Load datasets specified by the config.


def create_serialization_dir(
    params: Params,
    serialization_dir: str,
    recover: bool,
    force: bool
) -> None

This function creates the serialization directory if it doesn't exist. If it already exists and is non-empty, then it verifies that we're recovering from a training with an identical configuration.


  • params : Params
    A parameter object specifying an AllenNLP Experiment.
  • serialization_dir : str
    The directory in which to save results and logs.
  • recover : bool
    If True, we will try to recover from an existing serialization directory, and crash if the directory doesn't exist, or doesn't match the configuration we're given.
  • force : bool
    If True, we will overwrite the serialization directory if it already exists.


def enable_gradient_clipping(
    model: Model,
    grad_clipping: Optional[float]
) -> None


def rescale_gradients(
    model: Model,
    grad_norm: Optional[float] = None
) -> Optional[float]

Performs gradient rescaling. Is a no-op if gradient rescaling is not enabled.


def get_metrics(
    model: Model,
    total_loss: float,
    total_reg_loss: float,
    num_batches: int,
    reset: bool = False,
    world_size: int = 1,
    cuda_device: Union[int, torch.device] = torch.device("cpu")
) -> Dict[str, float]

Gets the metrics but sets "loss" to the total loss divided by the num_batches so that the "loss" metric is "average loss per batch".


def evaluate(
    model: Model,
    data_loader: DataLoader,
    cuda_device: int = -1,
    batch_weight_key: str = None
) -> Dict[str, Any]


  • model : Model
    The model to evaluate
  • data_loader : DataLoader
    The DataLoader that will iterate over the evaluation data (data loaders already contain their data).
  • cuda_device : int, optional (default = -1)
    The cuda device to use for this evaluation. The model is assumed to already be using this device; this parameter is only used for moving the input data to the correct device.
  • batch_weight_key : str, optional (default = None)
    If given, this is a key in the output dictionary for each batch that specifies how to weight the loss for that batch. If this is not given, we use a weight of 1 for every batch.

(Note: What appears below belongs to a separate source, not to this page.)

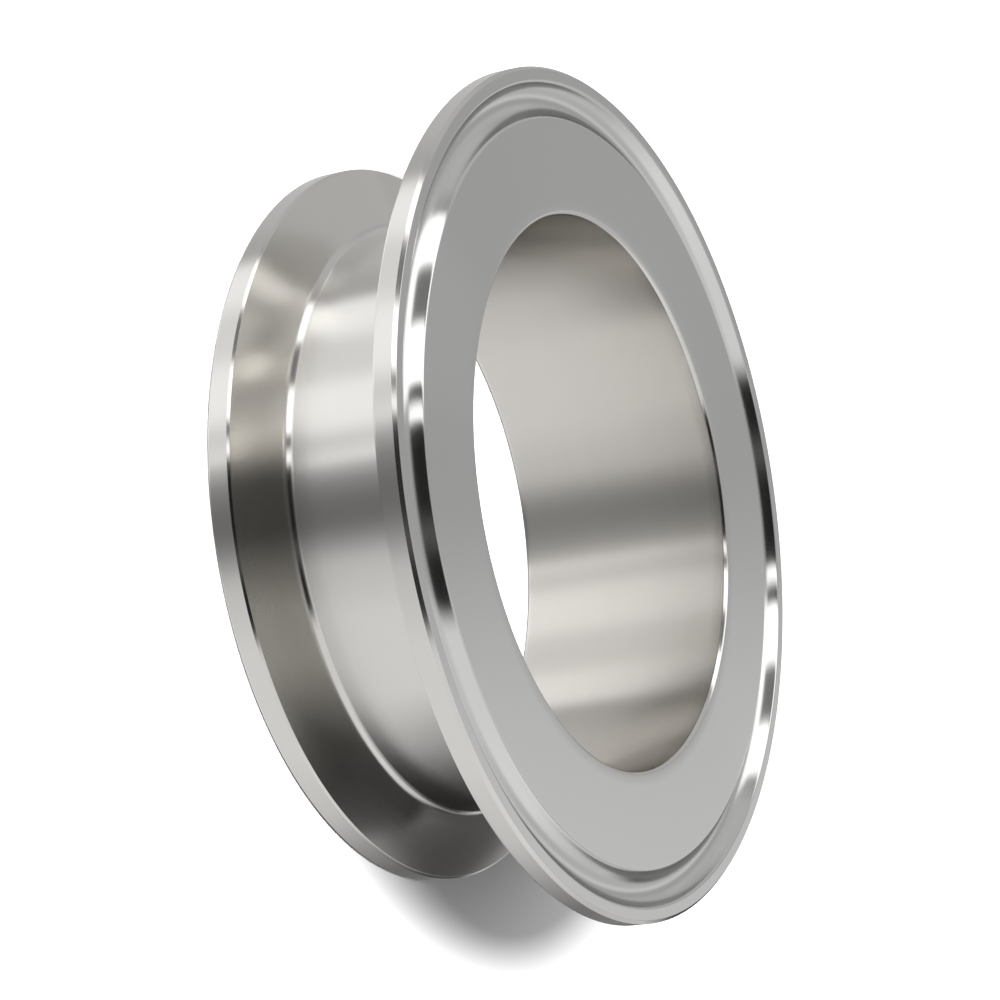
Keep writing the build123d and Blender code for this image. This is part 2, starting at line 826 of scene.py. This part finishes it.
@dataclass
class Studio:
    """The white panels and dark gaps that the steel reflects, and the light on the floor.

    A panel is placed as a photographer places it, by where its reflection falls on the steel: by
    the azimuth and the slope of the surface that mirrors it to the photograph's camera, which is
    half way between the ray and the camera. The end faces mirror the wall behind them, the feet of
    the grooves the low panels, the grooves' walls and the edges the front panels, and the rims,
    neck and bore the side panels. What two surfaces mirror in turn, such as the small flange's
    bevel and the neck, has walls of its own: a plain one within for small slopes, then the panels
    between the flanges, and those beside the cap for steep slopes. The depths are a ray's depth
    after one mirroring and after two.

    The wall behind runs from its top brightness to its bottom one as the half-way direction leans
    over: its product with behind_toward, a direction with a strength, passes through behind_reach.

    The floor has a broad light, which rises from around to overhead as the ray looks up, and one
    long soft lamp. The steel throws little of the panels' light on it. Slopes are in degrees, and
    the lamp's size and place in metres. A brightness of 1 is white.
    """

    around: float = 0.04
    overhead: float = 1.20
    thrown: float = 0.25
    overhead_rise: tuple[float, float] = (0.60, 0.95)
    low: tuple[Panel, ...] = (
        Panel(0, 38, 0.65),
        Panel(41.5, 70, 2.00),
        Panel(72, 100, 0.55),
        Panel(106, 126, 0.85),
        Panel(145, 195, 0.66),
        Panel(220, 250, 0.80),
        Panel(265, 359, 0.60),
    )
    front: tuple[Panel, ...] = (
        Panel(0, 12, 0.58),
        Panel(22, 34, 0.68),
        Panel(39.5, 39.5, 0.45),
        Panel(41.5, 49, 2.40),
        Panel(51, 59.5, 0.26),
        Panel(61, 69, 2.40),
        Panel(70, 72.8, 0.03),
        Panel(73.3, 74.9, 2.40),
        Panel(75.5, 88, 0.01),
        Panel(92, 92, 0.12),
        Panel(96, 102.5, 0.01),
        Panel(106, 118, 1.00),
        Panel(130, 140, 1.08),
        Panel(158, 200, 0.76),
        Panel(220, 250, 0.80),
        Panel(265, 320, 0.50),
        Panel(345, 359, 0.58),
    )
    side: tuple[Panel, ...] = (
        Panel(0, 30, 0.69),
        Panel(38.5, 39, 0.56),
        Panel(42, 48.5, 1.35),
        Panel(52, 58.5, 1.10),
        Panel(61.5, 69.5, 1.38),
        Panel(71.5, 74, 1.00),
        Panel(75, 76, 1.30),
        Panel(77, 77, 0.75),
        Panel(80, 80, 0.38),
        Panel(84, 88, 0.235),
        Panel(91, 91, 0.42),
        Panel(95, 95, 0.85),
        Panel(105, 124, 1.03),
        Panel(138, 138, 0.86),
        Panel(149, 149, 0.44),
        Panel(158, 166, 0.20),
        Panel(190, 359, 0.68),
    )
    between: tuple[Panel, ...] = (
        Panel(0, 28, 0.85),
        Panel(31, 40, 0.60),
        Panel(42.5, 46.5, 6.00),
        Panel(49, 53.5, 1.15),
        Panel(56.5, 59, 2.40),
        Panel(61, 67, 6.50),
        Panel(69.5, 69.5, 1.20),
        Panel(75, 75, 0.30),
        Panel(82, 88, 0.15),
        Panel(97, 97, 0.75),
        Panel(104, 119, 1.45),
        Panel(128, 128, 0.65),
        Panel(134, 134, 0.25),
        Panel(142, 200, 0.03),
        Panel(240, 330, 0.60),
        Panel(359, 359, 0.85),
    )
    beside: tuple[Panel, ...] = (
        Panel(0, 20, 0.80),
        Panel(27, 28, 0.64),
        Panel(30.5, 33.5, 2.00),
        Panel(38, 38, 0.80),
        Panel(42, 48, 1.35),
        Panel(52, 66, 1.25),
        Panel(76, 88, 0.16),
        Panel(104, 114, 0.95),
        Panel(130, 130, 0.38),
        Panel(142, 175, 0.08),
        Panel(220, 330, 0.60),
        Panel(359, 359, 0.80),
    )
    within: float = 0.35
    brightest: float = 6.5
    behind_top: float = 0.51
    behind_bottom: float = 0.88
    behind_toward: tuple[float, float, float] = (22.0, -1.5, 0.0)
    behind_reach: tuple[float, float] = (0.1, 1.9)
    low_slope: tuple[float, float] = (10.0, 18.0)
    front_slope: tuple[float, float] = (29.0, 37.0)
    side_slope: tuple[float, float] = (70.0, 86.0)
    between_slope: tuple[float, float] = (20.0, 30.0)
    beside_slope: tuple[float, float] = (64.0, 73.0)
    depths: tuple[float, float] = (2.0, 3.0)
    lamp_power: float = 7.0
    lamp_size: tuple[float, float] = (0.17, 0.30)
    lamp_place: tuple[float, float, float] = (-0.085, -0.34, 0.45)

    def ramp(
        self,
        tree: bpy.types.NodeTree,
        share: bpy.types.NodeSocket,
        panels: tuple[Panel, ...],
    ) -> bpy.types.NodeSocket:
        """Add a colour ramp that runs through a row of panels.

        Args:
            tree: The world's node tree.
            share: The azimuth, as a share of a whole turn.
            panels: The panels, in the order of their azimuths.

        Returns:
            The ramp's colour socket, as a share of the brightest panel.
        """
        node = add_node(tree, "ValToRGB", {"Fac": share})
        stops = node.color_ramp.elements
        stops.remove(stops[1])
        edges = [
            (edge, panel.brightness)
            for panel in panels
            for edge in sorted({panel.start, panel.end})
        ]
        for number, (azimuth, brightness) in enumerate(edges):
            stop = stops.new(azimuth / 360) if number else stops[0]
            stop.position = azimuth / 360
            stop.color = (brightness / self.brightest,) * 3 + (1.0,)
        return node.outputs["Color"]

    def panel_level(
        self,
        tree: bpy.types.NodeTree,
        ray: bpy.types.NodeSocket,
        depth: bpy.types.NodeSocket,
    ) -> bpy.types.NodeSocket:
        """Add the nodes that give the panels' brightness for a ray.

        Args:
            tree: The world's node tree.
            ray: The ray's direction.
            depth: The ray's depth, which is 2 after one mirroring and 3 after two.

        Returns:
            The brightness as a colour socket, as a share of the brightest panel.
        """
        tilt = math.radians(CAMERA_ELEVATION)
        to_camera = (0.0, -math.cos(tilt), math.sin(tilt))
        half_way = add_node(tree, "VectorMath", {0: ray, 1: to_camera}, operation="ADD")
        axes = add_node(tree, "SeparateXYZ", {0: half_way.outputs[0]})
        north = add_node(tree, "Math", {0: axes.outputs["X"], 1: -1.0}, operation="MULTIPLY")
        west = add_node(tree, "Math", {0: axes.outputs["Y"], 1: -1.0}, operation="MULTIPLY")
        angle = add_node(
            tree, "Math", {0: west.outputs[0], 1: north.outputs[0]}, operation="ARCTAN2"
        )
        whole = add_node(tree, "Math", {0: angle.outputs[0], 1: math.tau, 2: 0.0}, operation="WRAP")
        azimuth = add_node(tree, "Math", {0: whole.outputs[0], 1: math.tau}, operation="DIVIDE")
        across = add_node(tree, "CombineXYZ", {"X": axes.outputs["X"], "Y": axes.outputs["Y"]})
        reach = add_node(tree, "VectorMath", {0: across.outputs[0]}, operation="LENGTH")
        slope = add_node(
            tree, "Math", {0: reach.outputs["Value"], 1: axes.outputs["Z"]}, operation="ARCTAN2"
        )
        behind = add_node(
            tree,
            "VectorMath",
            {0: half_way.outputs[0], 1: self.behind_toward},
            operation="DOT_PRODUCT",
        )
        level = add_node(
            tree,
            "MapRange",
            {
                "Value": behind.outputs["Value"],
                "From Min": self.behind_reach[0],
                "From Max": self.behind_reach[1],
                "To Min": self.behind_top / self.brightest,
                "To Max": self.behind_bottom / self.brightest,
            },
        )
        once = (
            (self.low_slope, self.low),
            (self.front_slope, self.front),
            (self.side_slope, self.side),
        )
        twice = ((self.between_slope, self.between), (self.beside_slope, self.beside))
        within = (self.within / self.brightest,) * 3 + (1.0,)
        place = (azimuth.outputs[0], slope.outputs[0])
        first = self.stack(tree, *place, level.outputs[0], once)
        second = self.stack(tree, *place, within, twice)
        mirrored = add_node(
            tree,
            "MapRange",
            {"Value": depth, "From Min": self.depths[0], "From Max": self.depths[1]},
        )
        colours = {"Factor": mirrored.outputs[0], MIX_A: first, MIX_B: second}
        return add_node(tree, "Mix", colours, data_type="RGBA").outputs[MIX_RESULT]

    def stack(
        self,
        tree: bpy.types.NodeTree,
        azimuth: bpy.types.NodeSocket,
        slope: bpy.types.NodeSocket,
        level: bpy.types.NodeSocket | tuple,
        walls: tuple[Wall, ...],
    ) -> bpy.types.NodeSocket:
        """Add walls of panels one over the other, each fading in between two slopes.

        Args:
            tree: The world's node tree.
            azimuth: The azimuth, as a share of a whole turn.
            slope: The slope, in radians.
            level: The brightness under the first wall, as a socket or a colour.
            walls: The walls, from the lowest slope to the steepest.

        Returns:
            The brightness as a colour socket, as a share of the brightest panel.
        """
        for (start, end), panels in walls:
            share = add_node(
                tree,
                "MapRange",
                {"Value": slope, "From Min": math.radians(start), "From Max": math.radians(end)},
                interpolation_type="SMOOTHSTEP",
            )
            wall = self.ramp(tree, azimuth, panels)
            colours = {"Factor": share.outputs[0], MIX_A: level, MIX_B: wall}
            level = add_node(tree, "Mix", colours, data_type="RGBA").outputs[MIX_RESULT]
        return level

    def light_world(self) -> None:
        """Give the scene its surroundings: white for the camera, the panels for the steel."""
        world = bpy.data.worlds.new("panelled_studio")
        bpy.context.scene.world = world
        world.use_nodes = True
        tree = world.node_tree
        tree.nodes.clear()
        path = add_node(tree, "LightPath")
        seen = add_node(
            tree,
            "Math",
            {0: path.outputs["Is Camera Ray"], 1: path.outputs["Is Transmission Ray"]},
            operation="MAXIMUM",
        )
        ray = add_node(tree, "TexCoord").outputs["Generated"]
        soft = add_node(
            tree,
            "MapRange",
            {
                "Value": add_node(tree, "SeparateXYZ", {0: ray}).outputs["Z"],
                "From Min": self.overhead_rise[0],
                "From Max": self.overhead_rise[1],
                "To Min": self.around,
                "To Max": self.overhead,
            },
        )
        plain_level = add_node(
            tree,
            "MapRange",
            {"Value": seen.outputs[0], "To Min": soft.outputs[0], "To Max": 1.0},
        )
        plain = add_node(
            tree, "Background", {"Color": linear(WHITE), "Strength": plain_level.outputs[0]}
        )
        level = self.panel_level(tree, ray, path.outputs["Ray Depth"])
        strength = add_node(
            tree,
            "MapRange",
            {
                "Value": path.outputs["Diffuse Depth"],
                "To Min": self.brightest,
                "To Max": self.brightest * self.thrown,
            },
        )
        panels = add_node(tree, "Background", {"Color": level, "Strength": strength.outputs[0]})
        pick = add_node(
            tree,
            "MixShader",
            {0: path.outputs["Is Glossy Ray"], 1: plain.outputs[0], 2: panels.outputs[0]},
        )
        add_node(tree, "OutputWorld", {"Surface": pick.outputs[0]})

    def hang_lamp(self) -> None:
        """Set up the long soft lamp that lights the floor and gives the cap its shadow."""
        bpy.ops.object.light_add(type="AREA", location=self.lamp_place)
        lamp = bpy.context.object
        lamp.name = "floor_softbox"
        lamp.data.shape = "ELLIPSE"
        lamp.data.size, lamp.data.size_y = self.lamp_size
        lamp.data.energy = self.lamp_power
        lamp.rotation_euler = (-Vector(self.lamp_place)).to_track_quat("-Z", "Y").to_euler()
        lamp.visible_glossy = False
        lamp.visible_camera = False
        LOG.info("%s: %.1f W", lamp.name, self.lamp_power)

    def build(self) -> None:
        """Light the scene."""
        self.light_world()
        self.hang_lamp()


@dataclass
class PhotoCamera:
    """The photograph's viewpoint, rolled so that the bore's axis lies across the picture.

    The elevation and the roll are in degrees, and the lens, the distance from the large end face
    and that face's place beside the middle of the picture are in millimetres.
    """

    elevation: float = CAMERA_ELEVATION
    roll: float = 80.905
    lens: float = 122.08
    distance: float = 358.0
    right_of_middle: float = 11.613
    above_middle: float = 0.925

    def build(self, face_centre: Vector) -> bpy.types.Object:
        """Set up the camera.

        Args:
            face_centre: The centre of the large end face, in metres.

        Returns:
            The camera.
        """
        tilt = math.radians(self.elevation)
        forward = Vector((0, math.cos(tilt), -math.sin(tilt)))
        level_up = Vector((0, math.sin(tilt), math.cos(tilt)))
        rolled = Matrix.Rotation(-math.radians(self.roll), 3, forward)
        right = rolled @ Vector((1, 0, 0))
        up = rolled @ level_up
        offset = right * self.right_of_middle + up * self.above_middle + forward * self.distance
        bpy.ops.object.camera_add(location=face_centre - offset * MM)
        camera = bpy.context.object
        camera.name = "photo_camera"
        camera.rotation_mode = "QUATERNION"
        camera.rotation_quaternion = Matrix((right, up, -forward)).transposed().to_quaternion()
        camera.data.lens = self.lens
        bpy.context.scene.camera = camera
        LOG.info("%s: lens %.1f mm", camera.name, self.lens)
        return camera


def main() -> None:
    """Build the cap, its floor, its light and its camera."""
    logging.basicConfig(level=logging.INFO)
    bpy.context.scene.view_settings.view_transform = "Standard"
    low, high = (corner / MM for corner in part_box(NODE))
    ReducingCap(length=high.z - low.z, large_radius=high.x).build()
    Floor().build()
    # Two cards of painted shade, beside the neck and beside the large flange, which the steel alone
    # mirrors.
    ShadeCard(
        name="painted_shade_beside_neck",
        place=(50.0, -10.0, 1.0),
        width=70.0,
        height=16.0,
        start_fade=0.65,
    ).build()
    ShadeCard(
        name="painted_shade_beside_flange",
        place=(50.0, 30.0, 20.0),
        width=62.0,
        height=24.0,
        start_fade=0.15,
    ).build()
    # A painted reflection of white paper in the bore's wall.
    PaintedBoreReflection().build()
    Studio().build()
    PhotoCamera().build(Vector((0, 0, high.z * MM)))


if __name__ == "__main__":
    main()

def description_from_metrics(metrics: Dict[str, float]) -> str


def make_vocab_from_params(
    params: Params,
    serialization_dir: str,
    print_statistics: bool = False
) -> Vocabulary


def ngrams(
    tensor: torch.LongTensor,
    ngram_size: int,
    exclude_indices: Set[int]
) -> Dict[Tuple[int, ...], int]


def get_valid_tokens_mask(
    tensor: torch.LongTensor,
    exclude_indices: Set[int]
) -> torch.ByteTensor